For this example I’ll use a linear model that models election_result by poll_average.

poll_lm <- lm(election_result ~ poll_average, data = poll_data)

summary(poll_lm)
## 
## Call:
## lm(formula = election_result ~ poll_average, data = poll_data)
## 
## Residuals:
##      Min       1Q   Median       3Q      Max 
## -29.4281  -5.0197   0.5601   6.1364  17.9357 
## 
## Coefficients:
##              Estimate Std. Error t value Pr(>|t|)    
## (Intercept)  -0.89110    0.76969  -1.158     0.25    
## poll_average  1.04460    0.03777  27.659   <2e-16 ***
## ---
## Signif. codes:  0 '***' 0.001 '**' 0.01 '*' 0.05 '.' 0.1 ' ' 1
## 
## Residual standard error: 7.93 on 105 degrees of freedom
## Multiple R-squared:  0.8793, Adjusted R-squared:  0.8782 
## F-statistic:   765 on 1 and 105 DF,  p-value: < 2.2e-16

I’m just going to focus on plotting the resulting line with the original data points.

I knew the code I needed to create the plot.

augment(poll_lm) %>%
  ggplot() +
    geom_point(aes(x = poll_average, y = election_result), color = "#2CA58D") +
    geom_line(aes(x = poll_average, y = .fitted), color = "#033F63") + 
    theme_solarized() +
    theme(axis.title = element_text()) +
    labs(x = "Poll average", y = "Election results")

original plot

But I wanted a way to have a function that takes the model, response, and explanatory variables!

At first I wrote this:

plot_model <- function(mod, explanatory, response) {
  augment(mod) %>%
  ggplot() +
    geom_point(aes(x = explanatory, y = response)) +
    geom_line(aes(x = explanatory, y = .fitted)) +
    theme_solarized() +
    theme(axis.title = element_text()) +
    labs(x = "Poll average", y = "Election results")
}

When I tried to run it, I got an error that was a bit confusing at first.

plot_model(poll_lm, poll_average, election_result)
## Error in FUN(X[[i]], ...): object 'poll_average' not found

Basically it couldn’t find the poll_average variable. I checked the spelling so many times, I thought I was going crazy.

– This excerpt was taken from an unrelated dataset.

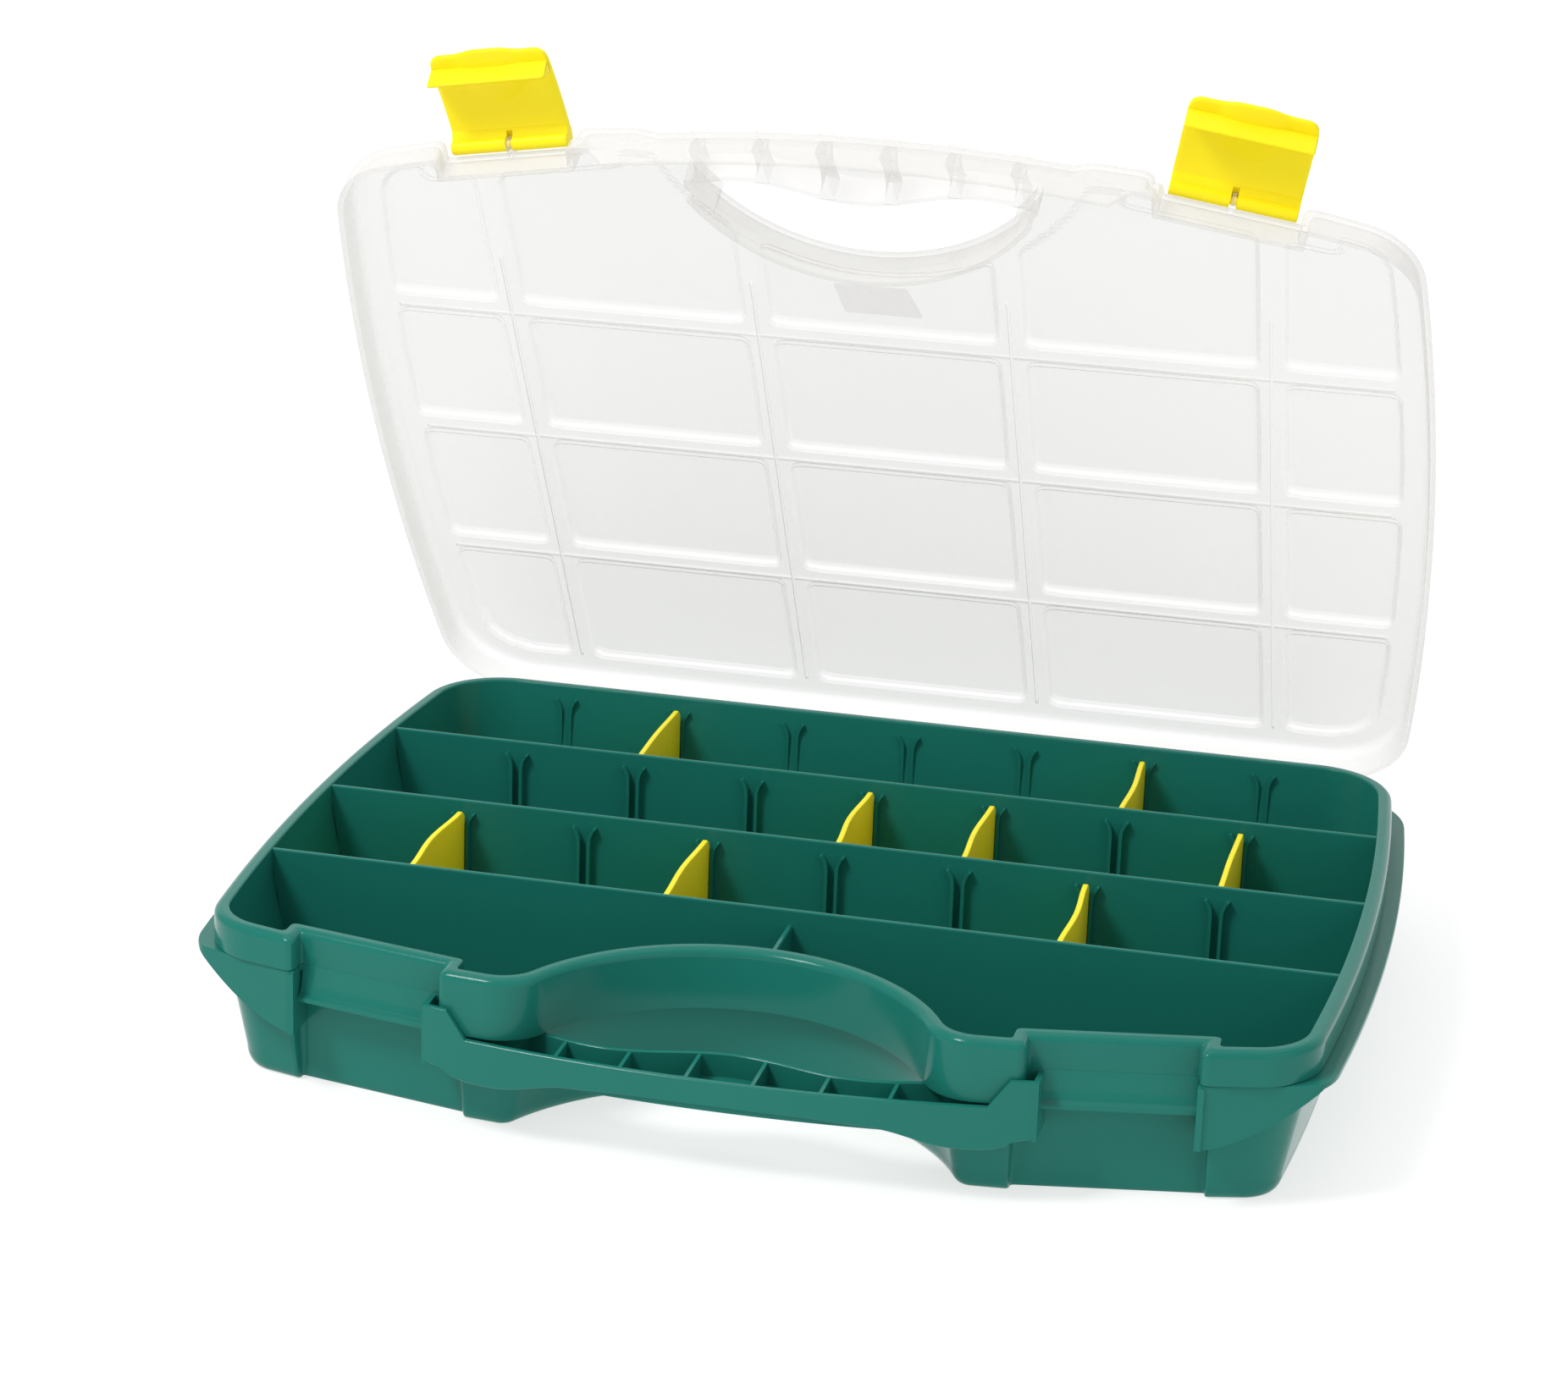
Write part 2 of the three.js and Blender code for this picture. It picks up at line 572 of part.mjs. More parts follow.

After googling around, I struck gold with the ggplot2 article Define aesthetic mappings programatically It suggested a few aes variations and I decided to go with aes_string() to be able to use string inputs in my function.

So, I tried again.

plot_model <- function(mod, explanatory, response, .fitted = ".fitted") {
  augment(mod) %>%
  ggplot() +
    geom_point(aes_string(x = explanatory, y = response), color = "#2CA58D") +
    geom_line(aes_string(x = explanatory, y = .fitted), color = "#033F63") +
    theme_solarized() +
    theme(axis.title = element_text()) +
    labs(x = "Poll average", y = "Election results")
}

plot_model(poll_lm, "poll_average", "election_result")

fixed plot

Ta-da! Even though this is a simple example, it will be so helpful for me in the future! I’m sure there are other ways to solve this problem, so I’d love to know your favorite fix for programming with ggplot2.

Edit:

Per comments, I’ve edited the function to be more applicable to other models!

plot_model <- function(mod, explanatory, response, .fitted = ".fitted") {
  augment(mod) %>%
  ggplot() +
    geom_point(aes_string(x = explanatory, y = response), color = "#2CA58D") +
    geom_line(aes_string(x = explanatory, y = .fitted), color = "#033F63") +
    theme_solarized() +
    theme(axis.title = element_text()) +
}

plot_model(poll_lm, "poll_average", "election_result") + labs(x = "Poll average", y = "Election results")

Running this code would give the same plot, just without the hardcoded axis labels.